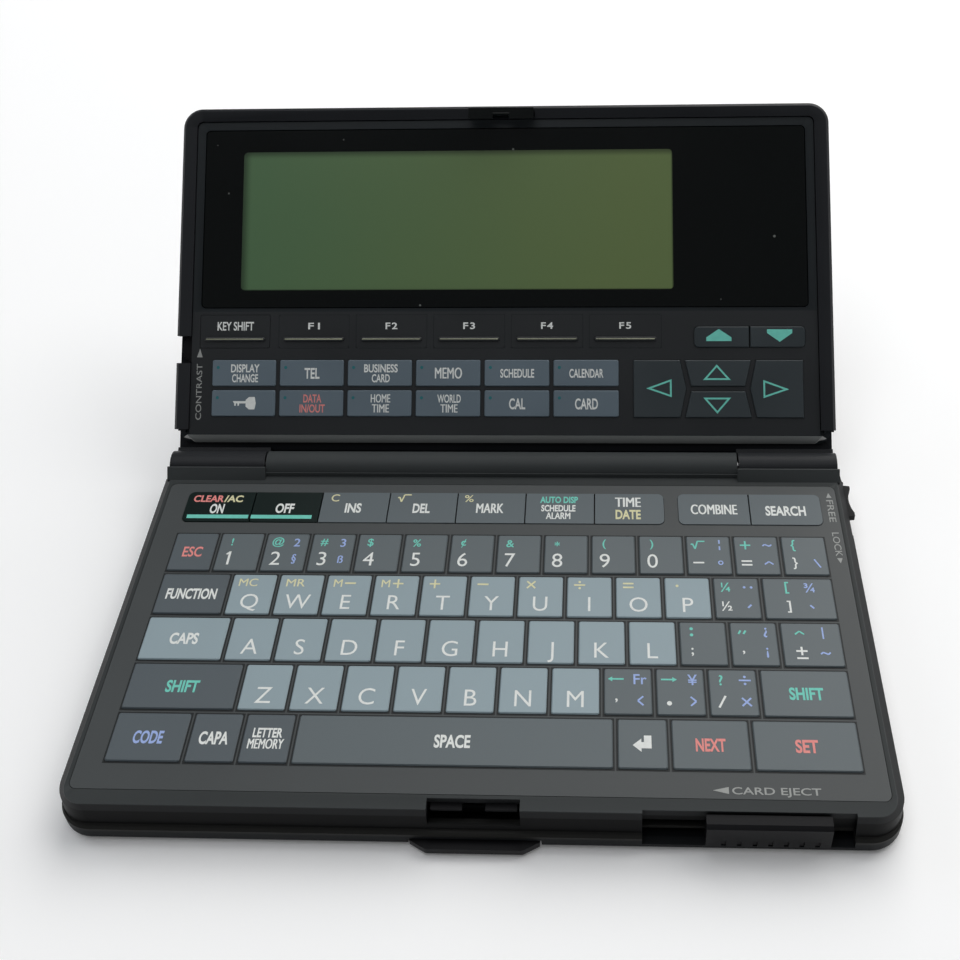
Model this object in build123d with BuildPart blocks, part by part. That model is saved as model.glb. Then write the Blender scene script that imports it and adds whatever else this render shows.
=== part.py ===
from build123d import *
import math
import os

# Pocket electronic organizer: a clamshell with a keyboard base and a display lid.
# Millimetres.  X to the right, Y to the back, Z up.  The origin is the centre of the
# keyboard, on the surface that the organizer stands on.  The lid is modelled open.

# ---- driving dimensions ------------------------------------------------------------
# base case
CASE_HALF_WIDTH = 81.0      # side walls and ledge
CASE_FRONT = -43.2          # front ledge
CASE_REAR = 46.8
TOP_FRONT = -41.2           # front edge of the top face
TOP_HALF_WIDTH = 78.9
FOOT_HEIGHT = 0.6
PARTING_Z = 3.6             # where the bottom case meets the top frame
DECK_Z = 10.0               # top face of the base
WALL = 1.6
FLOOR = 1.2
INNER_X = 77.7              # inside of the side walls
EAR_X = 79.6                # outer end of the hinge ears
SHOULDER_Z = 7.9            # the sides slope inwards above this
FRONT_RADIUS = 7.0
REAR_RADIUS = 2.5

# keyboard
PANEL_HALF_WIDTH = 78.0
PANEL_HALF_DEPTH = 38.2
PANEL_THICKNESS = 0.8
KEY_PITCH_X = 10.51
KEY_PITCH_Y = 11.35
KEY_GAP = 1.0
KEY_FIELD_X = 0.45          # centre of the key field
TOP_ROW_Y = 17.95           # centre of the number row
KEY_HEIGHT = 0.35           # above the panel
KEY_TRAVEL = 0.4
KEY_CLEARANCE = 0.1         # round each key, in its opening
FLANGE = 0.3                # lip that keeps a key under the panel
FLANGE_THICKNESS = 0.2
SIGN_ROW_Y = 31.1           # centre of the row of function keys
SIGN_ROW_DEPTH = 8.8
MAT_THICKNESS = 0.5
BOARD_THICKNESS = 1.0

# lid and hinge
HINGE_Y = 44.3
HINGE_Z = DECK_Z
HINGE_RADIUS = 3.25
BARREL_HALF = 55.9          # central barrel, on the base
KNUCKLE_INNER = 56.3
KNUCKLE_OUTER = 79.2
PIN_RADIUS = 1.25
OPEN_TILT = 45.3            # lid's angle above the table at rest
LID_HALF_WIDTH = 79.8
LID_LENGTH = 87.8           # hinge axis to the far edge
LID_FACE = -1.0             # lid's inner face, measured from the hinge axis
LID_RIM = -0.5              # raised rim round the inner face
LID_BACK = -8.2             # outer face
LID_WALL = 1.0
FRAME_HALF = 76.05
POCKET_HALF = 76.2
FRAME_TOP = 84.35
POCKET_TOP = 84.5
BEVEL_START = 7.2
BEVEL_END = 5.2
RIM_END = 8.0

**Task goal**
Set down the listing above in full, please, exactly as it appears.

**Solved problem**
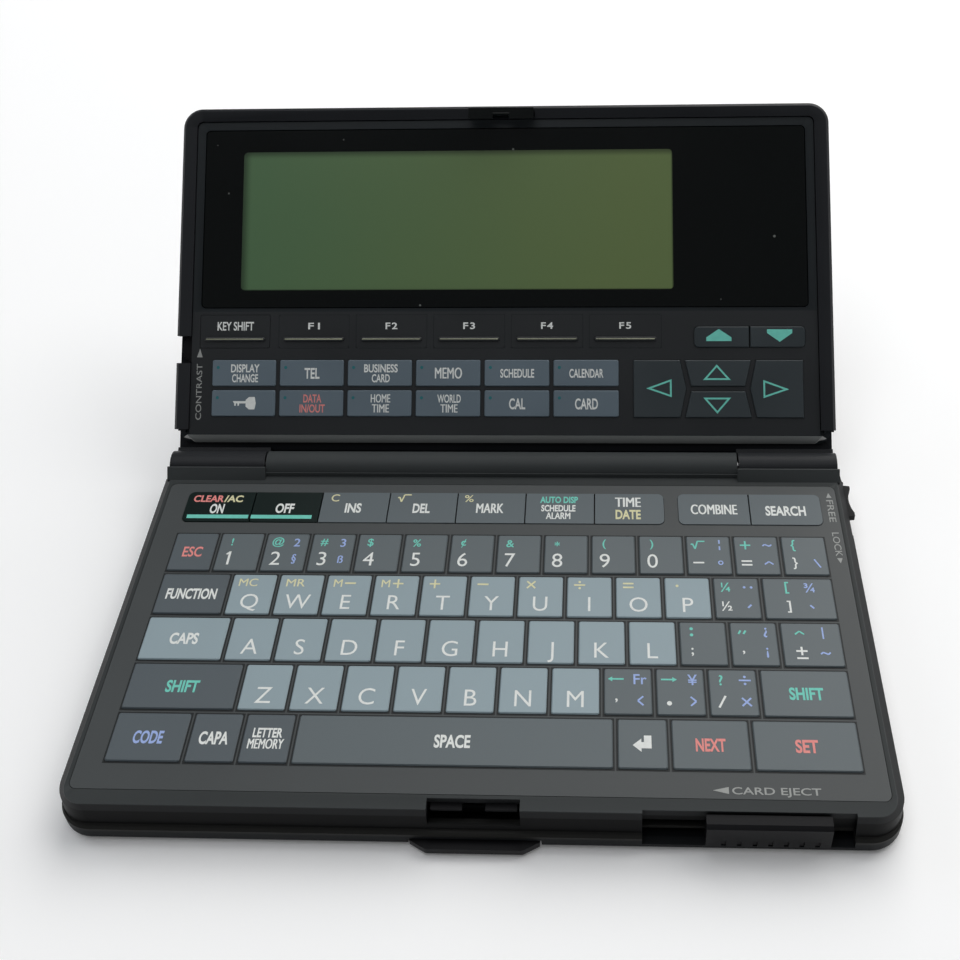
Model this object in build123d with BuildPart blocks, part by part. That model is saved as model.glb. Then write the Blender scene script that imports it and adds whatever else this render shows.
=== part.py ===
from build123d import *
import math
import os

# Pocket electronic organizer: a clamshell with a keyboard base and a display lid.
# Millimetres.  X to the right, Y to the back, Z up.  The origin is the centre of the
# keyboard, on the surface that the organizer stands on.  The lid is modelled open.

# ---- driving dimensions ------------------------------------------------------------
# base case
CASE_HALF_WIDTH = 81.0      # side walls and ledge
CASE_FRONT = -43.2          # front ledge
CASE_REAR = 46.8
TOP_FRONT = -41.2           # front edge of the top face
TOP_HALF_WIDTH = 78.9
FOOT_HEIGHT = 0.6
PARTING_Z = 3.6             # where the bottom case meets the top frame
DECK_Z = 10.0               # top face of the base
WALL = 1.6
FLOOR = 1.2
INNER_X = 77.7              # inside of the side walls
EAR_X = 79.6                # outer end of the hinge ears
SHOULDER_Z = 7.9            # the sides slope inwards above this
FRONT_RADIUS = 7.0
REAR_RADIUS = 2.5

# keyboard
PANEL_HALF_WIDTH = 78.0
PANEL_HALF_DEPTH = 38.2
PANEL_THICKNESS = 0.8
KEY_PITCH_X = 10.51
KEY_PITCH_Y = 11.35
KEY_GAP = 1.0
KEY_FIELD_X = 0.45          # centre of the key field
TOP_ROW_Y = 17.95           # centre of the number row
KEY_HEIGHT = 0.35           # above the panel
KEY_TRAVEL = 0.4
KEY_CLEARANCE = 0.1         # round each key, in its opening
FLANGE = 0.3                # lip that keeps a key under the panel
FLANGE_THICKNESS = 0.2
SIGN_ROW_Y = 31.1           # centre of the row of function keys
SIGN_ROW_DEPTH = 8.8
MAT_THICKNESS = 0.5
BOARD_THICKNESS = 1.0

# lid and hinge
HINGE_Y = 44.3
HINGE_Z = DECK_Z
HINGE_RADIUS = 3.25
BARREL_HALF = 55.9          # central barrel, on the base
KNUCKLE_INNER = 56.3
KNUCKLE_OUTER = 79.2
PIN_RADIUS = 1.25
OPEN_TILT = 45.3            # lid's angle above the table at rest
LID_HALF_WIDTH = 79.8
LID_LENGTH = 87.8           # hinge axis to the far edge
LID_FACE = -1.0             # lid's inner face, measured from the hinge axis
LID_RIM = -0.5              # raised rim round the inner face
LID_BACK = -8.2             # outer face
LID_WALL = 1.0
FRAME_HALF = 76.05
POCKET_HALF = 76.2
FRAME_TOP = 84.35
POCKET_TOP = 84.5
BEVEL_START = 7.2
BEVEL_END = 5.2
RIM_END = 8.0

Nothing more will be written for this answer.